When presented without context, this change of terms seems like a good idea. As Sen. Bramble explains, we do not want our independent commissions to be a forum for political attacks against elected leaders because anybody can submit complaints based on hearsay evidence. These commissions were established to independently review credible complaints of ethics violations, not grievances that just haven’t worked out in other employment or political forums.

However, this change is problematic because it closes off an entire class of ethical violations: what happens to the back-room deals, the bribes made in a Krispy Kreme, or other questionable acts that happen in the shadowy areas of government we all fear, but rarely see. All those who are party to these acts of corruption are not going to just report themselves — the elected official is most likely not going to turn herself in, and the others involved in compromising her ethics are just as likely to keep it hidden. Yet if an outsider somehow discovers the unethical act, under a personal knowledge standard, a complaint would be barred because the conduct was not directly observed.

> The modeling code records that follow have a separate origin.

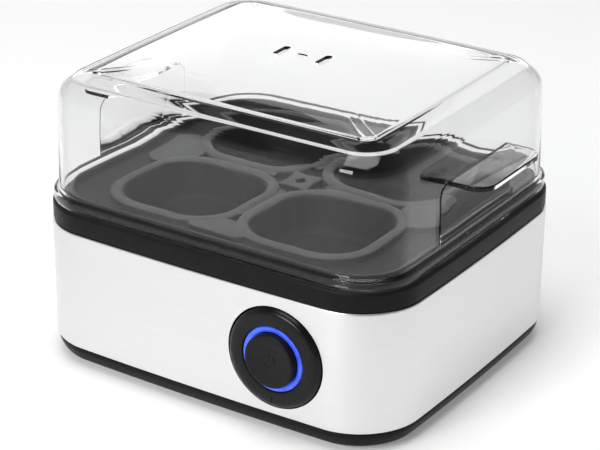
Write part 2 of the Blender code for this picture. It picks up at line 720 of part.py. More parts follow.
GLAND_PROFILE = (
    (3.7, 5.8), (5.0, 5.8), (5.6, 4.9), (5.8, 2.2), (8.4, 2.2), (8.7, 1.7), (8.7, 0.5), (5.5, 0.5),
    (5.5, -1.5), (7.2, -1.7), (7.2, -3.4), (3.7, -3.4),
)
WIRE_RADIUS = 1.0
WIRE_SPACING = 6.0
BLOCK_PITCH = 8.5


def make_gland():
    turned("cord_gland", GLAND_PROFILE, GLAND_CENTRE, BLACK, 20, "BACK")


def make_terminal_block():
    ways = [BLOCK_X - BLOCK_PITCH, BLOCK_X, BLOCK_X + BLOCK_PITCH]
    low = (BLOCK_X - 14, BLOCK_Y - 9, BASE_FLOOR + GAP)
    block = boxes("terminal_block", [(low, (BLOCK_X + 14, BLOCK_Y + 9, 16))], NYLON)
    join(block, rods("block_towers", [(x, BLOCK_Y) for x in ways], 3.2, 15, 19, NYLON, 16))
    tunnels = [((x - 1.6, BLOCK_Y - 12, 8.4), (x + 1.6, BLOCK_Y + 12, 11.6)) for x in ways]
    cut(block, boxes("block_tunnels", tunnels, NYLON))
    cut(block, rods("block_sinks", [(x, BLOCK_Y) for x in ways], 2.2, 14, 20, NYLON))


def make_wires():
    switch_y, switch_z = SWITCH_FRONT_Y + SWITCH_LENGTH + 3.5, BUTTON_Z - 3.5
    tab_y, tab_z = 63.5, ELEMENT_HEIGHT - 4.0
    fuse_end = FUSE_HALF_LENGTH + 0.4
    block_front = BLOCK_Y - 9.4
    routes = {
        "wire_live": (WIRE_BROWN, (
            (BLOCK_X - BLOCK_PITCH, block_front, 10), (-50, 22, 9), (-22, -18, 8), (22, -38, 13),
            (38, -45, 25), (BUTTON_X - TAB_OFFSET, switch_y, switch_z),
        )),
        "wire_switched": (WIRE_BROWN, (
            (BUTTON_X + TAB_OFFSET, switch_y, switch_z), (46.6, -45, 25), (36, -30, 16),
            (15, -8, 13), (4.4, 0, 21), (4, 0, 33.1),
        )),
        "wire_thermostat": (WIRE_BROWN, (
            (-fuse_end, FUSE_Y, FUSE_Z), (-22, -19.5, 47), (-24.5, -14, 41), (-17, -3, 36.5),
            (-4.9, 0, 36.2),
        )),
        "wire_heater": (WIRE_BROWN, (
            (fuse_end, FUSE_Y, FUSE_Z), (24, -18, 46), (34, 0, 38), (30, 30, 36.5), (16, 55, 38),
            (12, tab_y, tab_z),
        )),
        "wire_neutral": (WIRE_BLUE, (
            (BLOCK_X + BLOCK_PITCH, block_front, 10), (-29, 33, 12), (-18, 41, 18),
            (-12.5, 53, 28), (-12, 61, 38), (-12, tab_y, tab_z),
        )),
        "wire_earth": (WIRE_GREEN, (
            (BLOCK_X, block_front, 10), (-47, 35, 15), (-50, 44, 24), (-47, 46, 34),
            (-45, 30, 38.5), (-38, 10, 39), (-31, -6, 44), (-30, 2.1, 50.0),
        )),
    }
    for name, (colour, route) in routes.items():
        tube(name, catmull_rom(route, WIRE_SPACING), WIRE_RADIUS, colour, sides=1)


# ---------------------------------------------------------------- poaching tray

TRAY_SECTIONS = (
    (87.5, 75.5, 21.5, 81.5), (88.6, 76.6, 22.6, 83.5), (89.3, 77.3, 23.3, 84.1),
    (90.1, 78.1, 24.1, 84.0), (90.5, 78.5, 24.5, 83.2), (90.5, 78.5, 24.5, 79.7),
    (89.3, 77.3, 23.3, 79.7), (88.4, 76.4, 22.4, 80.3),
)
# Wells are square in plan: half width, corner radius and height, from the inside's floor over the
# raised ring to the outside's floor.
WELL_SECTIONS = (
    (22.5, 12.0, 64.5), (25.0, 14.5, 65.1), (26.2, 15.5, 67.0), (29.4, 18.5, 82.6), (30.0, 19.0, 83.7),
    (31.2, 20.0, 84.5), (34.3, 23.0, 84.5), (35.3, 24.0, 83.6), (35.5, 24.2, 80.3), (34.3, 23.0, 80.3),
    (34.1, 22.8, 82.8), (31.2, 20.0, 83.0), (30.6, 19.6, 81.8), (27.4, 16.7, 66.8), (26.0, 15.4, 64.3),
    (23.5, 13.0, 63.3),
)
LAND_BOTTOM, LAND_TOP = 80.9, 84.0
SIDE_LAND = (
    (57.5, -9.0), (66.0, -18.0), (74.0, -19.0), (80.5, -13.0), (80.5, 13.0), (74.0, 19.0),
    (66.0, 18.0), (57.5, 9.0),
)
END_LAND = ((-9.0, 57.5), (-18.0, 66.0), (-13.0, 72.6), (13.0, 72.6), (18.0, 66.0), (9.0, 57.5))
WEB_START, WEB_END, WEB_HALF = 15.0, 48.5, 1.8
HUB_SIDE, HUB_CORNER, HUB_HOLE = 6.8, 8.4, 3.2


def well_plan(half, radius, centre):
    plan = rounded(half, half, radius, 0.0, WELL_CORNER_STEPS, 1)
    return [(x + centre[0], y + centre[1]) for x, y in plan]


def turned_back(plan):
    """The same outline after half a turn in plan."""
    return [(-x, -y) for x, y in plan]


def hub_plan():
    """The plate between the four wells: its corners reach the well rings, its sides fall short."""
    plan = []
    for quarter in range(4):
        turn = Matrix.Rotation(math.radians(90 * quarter), 2)
        for point in ((HUB_SIDE, 0.0), (HUB_CORNER, HUB_CORNER)):
            plan.append(tuple(turn @ Vector(point)))
    return plan


def web_plans():
    plans = []
    for sign in (-1, 1):
        near, far = sorted((sign * WEB_START, sign * WEB_END))
        plans.append([(near, -WEB_HALF), (far, -WEB_HALF), (far, WEB_HALF), (near, WEB_HALF)])
        plans.append([(-WEB_HALF, near), (WEB_HALF, near), (WEB_HALF, far), (-WEB_HALF, far)])
    return plans


def make_tray():
    tray = loft("poaching_tray", section_loops(TRAY_SECTIONS), COATING)
    lands = [SIDE_LAND, turned_back(SIDE_LAND), END_LAND, turned_back(END_LAND)]
    raised = lands + [hub_plan()] + web_plans()
    join(tray, prism("tray_lands", raised, LAND_BOTTOM, LAND_TOP, COATING))
    centres = four(WELL_PITCH, WELL_PITCH)
    plugs = [well_plan(34.9, 23.6, centre) for centre in centres]
    cut(tray, prism("well_plugs", plugs, 79.0, 86.0, COATING))
    for index, centre in enumerate(centres, 1):
        loops = []
        for half, radius, height in WELL_SECTIONS:
            loops.append(lift(well_plan(half, radius, centre), height))
        join(tray, loft(f"well_{index}", loops, COATING))
    hole = [[(HUB_HOLE, 0), (0, HUB_HOLE), (-HUB_HOLE, 0), (0, -HUB_HOLE)]]
    cut(tray, prism("hub_hole", hole, 79.0, 86.0, COATING))


# ---------------------------------------------------------------- lid

# (inset from the body's outline, height), down the outside and up the inside.
LID_OUTSIDE = (
    (21.9, DOME_EDGE), (21.2, 140.8), (13.2, LID_EDGE), (12.4, 138.6), (8.0, 135.2), (6.5, 133.8),
    (5.5, 131.8), (5.0, 129.0), (3.8, 85.2), (3.3, 84.7), (2.3, 84.5), (1.7, 84.1), (1.4, 83.4),
    (1.4, LID_BOTTOM),
)
LID_INSIDE = (
    (3.9, LID_BOTTOM), (3.9, 81.8), (5.4, 82.6), (5.6, 85.2), (6.7, 128.9), (7.4, 131.6),
    (8.8, 133.7), (13.1, 137.0), (14.0, 137.4), (21.5, 139.0), (22.2, DOME_INSIDE_EDGE),
)
DOME_SHARES = (0.3, 0.62, 0.85)
WALL_INSET, WALL_LEAN = 3.8, 1.2 / 43.8
VENT_X, VENT_HALF_LENGTH, VENT_RADIUS = 11.5, 6.2, 1.4
GRIP_TOP, GRIP_BOTTOM = 115.2, 112.6
GRIP_ROOT_X, GRIP_REACH, GRIP_HALF_WIDTH, GRIP_CORNER = 92.4, 20.6, 27.3, 9.0
PAD_HALF_WIDTH, PAD_BOTTOM, PAD_CORNER, PAD_DEPTH, PAD_PROUD = 34.0, 83.8, 6.0, 1.0, 0.5


def dome_loops(inset, edge):
    """Loops of the domed top, drawn in from its edge, which lies at inset and height edge."""
    loops = []
    for share in DOME_SHARES:
        height = edge + DOME_RISE * (1 - share ** 2)
        loops.append([(x * share, y * share, height) for x, y in lid_plan(inset)])
    return loops


def grip_plan():
    """Outline of one grip: the outer half of a rounded rectangle, from the lid's wall."""
    shape = rounded(GRIP_REACH, GRIP_HALF_WIDTH, GRIP_CORNER, 0.0, 4, 1)
    outer = sorted((point for point in shape if point[0] > 0), key=lambda point: point[1])
    plan = [(0, -GRIP_HALF_WIDTH)] + outer + [(0, GRIP_HALF_WIDTH)]
    return [(x + GRIP_ROOT_X, y) for x, y in plan]


def pad_loops(side):
    """The raised pad under a grip, from inside the leaning wall to just proud of it."""
    top, half = (GRIP_TOP + GRIP_BOTTOM) / 2, PAD_HALF_WIDTH
    outline = (
        (-half, PAD_BOTTOM), (half, PAD_BOTTOM), (half, top - PAD_CORNER), (half - PAD_CORNER, top),
        (PAD_CORNER - half, top), (-half, top - PAD_CORNER),
    )
    loops = []
    for proud in (-PAD_DEPTH, PAD_PROUD):
        loop = []
        for y, z in outline:
            wall = BODY_HALF_X + LID_BOW - WALL_INSET - (z - LID_BOTTOM) * WALL_LEAN
            loop.append((side * (wall + proud), y, z))
        loops.append(loop)
    return loops


def make_lid():
    outside = dome_loops(*LID_OUTSIDE[0]) + body_loops(LID_OUTSIDE, lid_plan)
    inside = body_loops(LID_INSIDE, lid_plan) + dome_loops(*LID_INSIDE[-1])[::-1]
    lid = loft("lid", outside + inside, CLEAR)
    for side in (-1, 1):
        join(lid, loft(f"grip_pad_{side + 2}", pad_loops(side), CLEAR))
    grips = [grip_plan(), turned_back(grip_plan())]
    join(lid, prism("grips", grips, GRIP_BOTTOM, GRIP_TOP, CLEAR))
    vents = [stadium(side * VENT_X, 0, VENT_HALF_LENGTH, VENT_RADIUS) for side in (-1, 1)]
    vents.append(stadium(0, 0, 2.8, 0.9, along_y=False))
    cut(lid, prism("lid_vents", vents, 140.0, 150.0, CLEAR))


# ---------------------------------------------------------------- assembly

def make_carrier(name, place):
    """An empty on a moving body's slide axis."""
    empty = bpy.data.objects.new(name, None)
    PARTS.objects.link(empty)
    empty.location = Vector(place) * MM
    return empty


def carry(carrier, names):
    bpy.context.view_layer.update()
    for name in names:
        item = bpy.data.objects[name]
        item.parent = carrier
        item.matrix_parent_inverse = carrier.matrix_world.inverted()


def build():
    make_base_cover()
    make_feet()
    make_base_screws()
    make_shell()
    make_collar()
    make_dish()
    make_seal()
    make_dish_clips()
    make_spreader()
    make_element()
    make_element_terminals()
    make_thermostat()
    make_brackets()
    make_fuse()
    make_earth()
    make_shield()
    make_bezel()
    make_light_ring()
    make_control_housing()
    make_housing_screws()
    make_board()
    make_button()
    make_button_spring()
    make_switch()
    make_gland()
    make_terminal_block()
    make_wires()
    make_tray()
    make_lid()
    carry(make_carrier("button_carrier", BUTTON_CENTRE), ("button", "button_clip"))
    carry(make_carrier("tray_carrier", (0, 0, COLLAR_TOP)), ("poaching_tray",))
    carry(make_carrier("lid_carrier", (0, 0, COLLAR_TOP)), ("lid",))


build()
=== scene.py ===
"""Looks of the electric egg cooker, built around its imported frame.
Shapes are in millimetres until a mesh is made, and materials, lights and the camera are in metres.
"""

import json
import math

import bmesh
import bpy
from mathutils import Matrix, Vector


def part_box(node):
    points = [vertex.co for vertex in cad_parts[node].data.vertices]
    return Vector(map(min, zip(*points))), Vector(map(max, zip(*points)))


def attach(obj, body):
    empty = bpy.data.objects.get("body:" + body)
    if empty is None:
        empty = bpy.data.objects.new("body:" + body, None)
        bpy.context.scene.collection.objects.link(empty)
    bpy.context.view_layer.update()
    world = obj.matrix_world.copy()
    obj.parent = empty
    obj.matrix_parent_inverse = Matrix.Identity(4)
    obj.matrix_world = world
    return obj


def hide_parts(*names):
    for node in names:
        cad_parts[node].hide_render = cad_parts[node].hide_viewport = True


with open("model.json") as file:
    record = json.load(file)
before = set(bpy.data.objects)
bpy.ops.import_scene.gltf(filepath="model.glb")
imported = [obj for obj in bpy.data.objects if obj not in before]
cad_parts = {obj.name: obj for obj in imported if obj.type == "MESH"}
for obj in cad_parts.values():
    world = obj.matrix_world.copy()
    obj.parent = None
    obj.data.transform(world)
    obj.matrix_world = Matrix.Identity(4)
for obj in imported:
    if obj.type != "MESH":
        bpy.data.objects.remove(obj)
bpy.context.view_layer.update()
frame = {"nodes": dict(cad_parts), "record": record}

MM = 0.001
BODY_HALF_X, BODY_HALF_Y, CORNER_RADIUS, SIDE_BOW = 97.5, 85.2, 29.5, 2.0
LID_CORNER_RADIUS, LID_BOW = 28.0, 0.8
CORNER_STEPS, SIDE_STEPS = 18, 10


def millimetres(node):
    low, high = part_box(node)
    return low / MM, high / MM


# ---------------------------------------------------------------- meshes

def new_piece(name, bm, sharp=30):
    """A smooth-shaded object from a bmesh in metres."""
    bmesh.ops.recalc_face_normals(bm, faces=bm.faces)
    mesh = bpy.data.meshes.new(name)
    bm.to_mesh(mesh)
    bm.free()
    piece = bpy.data.objects.new(name, mesh)
    bpy.context.scene.collection.objects.link(piece)
    mesh.shade_smooth()
    mesh.set_sharp_from_angle(angle=math.radians(sharp))
    return piece


def settle(piece, sharp=30):
    """Turn the piece's modifiers into mesh."""
    graph = bpy.context.evaluated_depsgraph_get()
    mesh = bpy.data.meshes.new_from_object(piece.evaluated_get(graph))
    piece.modifiers.clear()
    piece.data = mesh
    mesh.shade_smooth()
    mesh.set_sharp_from_angle(angle=math.radians(sharp))


def combine(piece, tool, operation, sharp=30):
    step = piece.modifiers.new("combine", "BOOLEAN")
    step.operation = operation
    step.solver = "EXACT"
    step.object = tool
    settle(piece, sharp)
    bpy.data.objects.remove(tool)


def cut(piece, tool, sharp=30):
    combine(piece, tool, "DIFFERENCE", sharp)


def join(piece, tool, sharp=30):
    combine(piece, tool, "UNION", sharp)


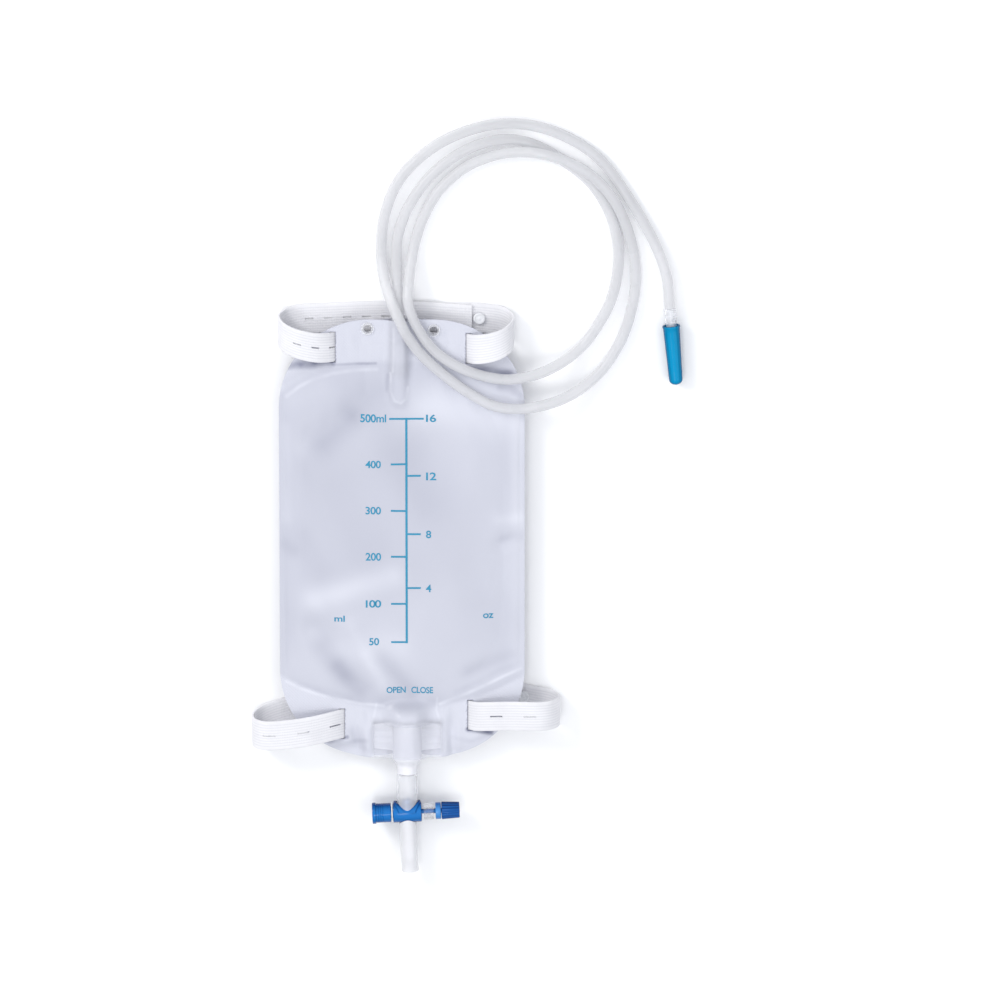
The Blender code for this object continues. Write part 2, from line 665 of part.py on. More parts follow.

If our independent commissions are being abused, which is certainly plausible, then we agree that changes must be made. However, the potential effect this change would have on the public’s ability to hold their elected officials accountable must be taken into consideration. Although we raised this issue in committee while testifying on S.B. 216, it sailed through the Senate with unanimous approval without any discussion as to the bill’s probable outcome.

Before these two pieces of legislation pass without any objection by the very people who would be further shielded by this change, we should all stop and ask ourselves: does this sound like a good idea?